#### Data shown:
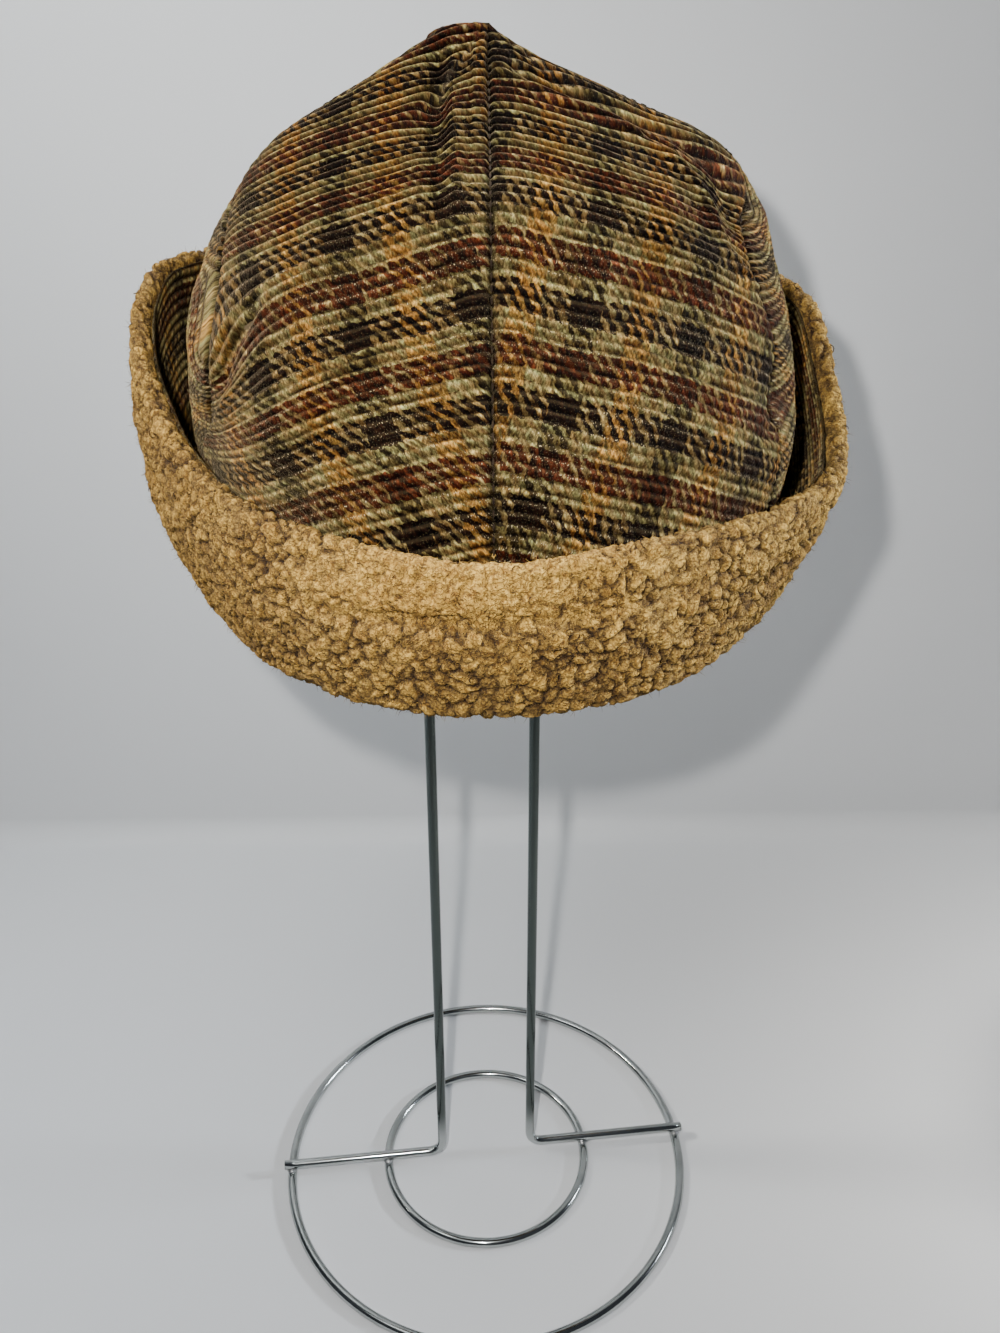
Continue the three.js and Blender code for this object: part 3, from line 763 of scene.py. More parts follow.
class CorduroySettings(PropertyGroup):
    rib_pitch: mm_setting("Rib pitch", "Distance from rib to rib", 2.911)
    rib_height: mm_setting("Rib height", "From groove to crest", 0.95)
    repeat_across: mm_setting("Plaid repeat along the ribs", "From one dark column to the next", 28.6)
    bead_length: mm_setting("Bead length", "Length of one light and dark pair along a rib", 3.35)
    bead_step: FloatProperty(name="Bead step", default=0.66,
                             description="How far the beads move at each rib, as a share of a bead")
    stitch_pitch: mm_setting("Stitch pitch", "From one stitch to the next", 3.0)
    thread: mm_setting("Thread", "Thickness of the seams' thread", 0.55)
    column_step: FloatProperty(name="Column step", description="Turn between the mesh's columns, in degrees",
                               default=0.8)
    sage: colour_setting("Sage", "Pale grey-green thread", (0.0605, 0.0553, 0.0222))
    cream: colour_setting("Cream", "Light thread of the columns", (0.0846, 0.0648, 0.0266))
    dark_brown: colour_setting("Dark brown", "Thread of the dark squares", (0.004, 0.0017, 0.001))
    rust: colour_setting("Rust", "Red-brown thread", (0.0218, 0.0058, 0.0024))
    gold: colour_setting("Gold", "Orange-gold thread", (0.1055, 0.0605, 0.0151))
    ground: colour_setting("Ground", "Ground cloth between the ribs", (0.0586, 0.041, 0.0202))
    lint: colour_setting("Lint", "Pale specks over the cloth", (0.135, 0.108, 0.052))
    # Colour of the painted glints, highlights painted on the rib crests.
    painted_glint: colour_setting("Glint", "Shiny thread ends", (0.2664, 0.2131, 0.1279))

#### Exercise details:
Extract, word for word, each line of the listing above.

#### Task output:
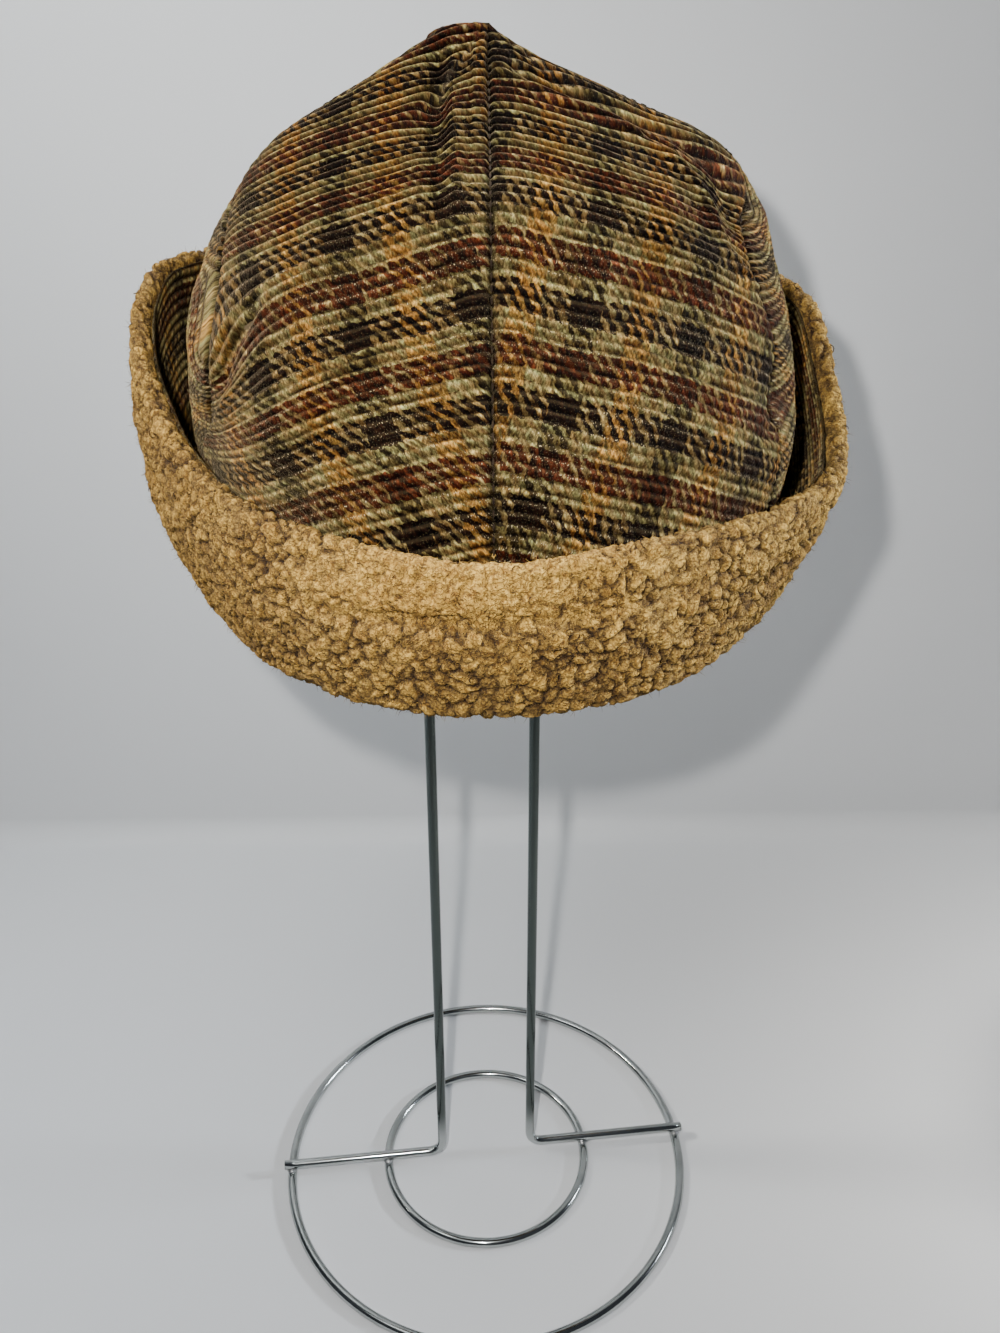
Continue the three.js and Blender code for this object: part 3, from line 763 of scene.py. More parts follow.
class CorduroySettings(PropertyGroup):
    rib_pitch: mm_setting("Rib pitch", "Distance from rib to rib", 2.911)
    rib_height: mm_setting("Rib height", "From groove to crest", 0.95)
    repeat_across: mm_setting("Plaid repeat along the ribs", "From one dark column to the next", 28.6)
    bead_length: mm_setting("Bead length", "Length of one light and dark pair along a rib", 3.35)
    bead_step: FloatProperty(name="Bead step", default=0.66,
                             description="How far the beads move at each rib, as a share of a bead")
    stitch_pitch: mm_setting("Stitch pitch", "From one stitch to the next", 3.0)
    thread: mm_setting("Thread", "Thickness of the seams' thread", 0.55)
    column_step: FloatProperty(name="Column step", description="Turn between the mesh's columns, in degrees",
                               default=0.8)
    sage: colour_setting("Sage", "Pale grey-green thread", (0.0605, 0.0553, 0.0222))
    cream: colour_setting("Cream", "Light thread of the columns", (0.0846, 0.0648, 0.0266))
    dark_brown: colour_setting("Dark brown", "Thread of the dark squares", (0.004, 0.0017, 0.001))
    rust: colour_setting("Rust", "Red-brown thread", (0.0218, 0.0058, 0.0024))
    gold: colour_setting("Gold", "Orange-gold thread", (0.1055, 0.0605, 0.0151))
    ground: colour_setting("Ground", "Ground cloth between the ribs", (0.0586, 0.041, 0.0202))
    lint: colour_setting("Lint", "Pale specks over the cloth", (0.135, 0.108, 0.052))
    # Colour of the painted glints, highlights painted on the rib crests.
    painted_glint: colour_setting("Glint", "Shiny thread ends", (0.2664, 0.2131, 0.1279))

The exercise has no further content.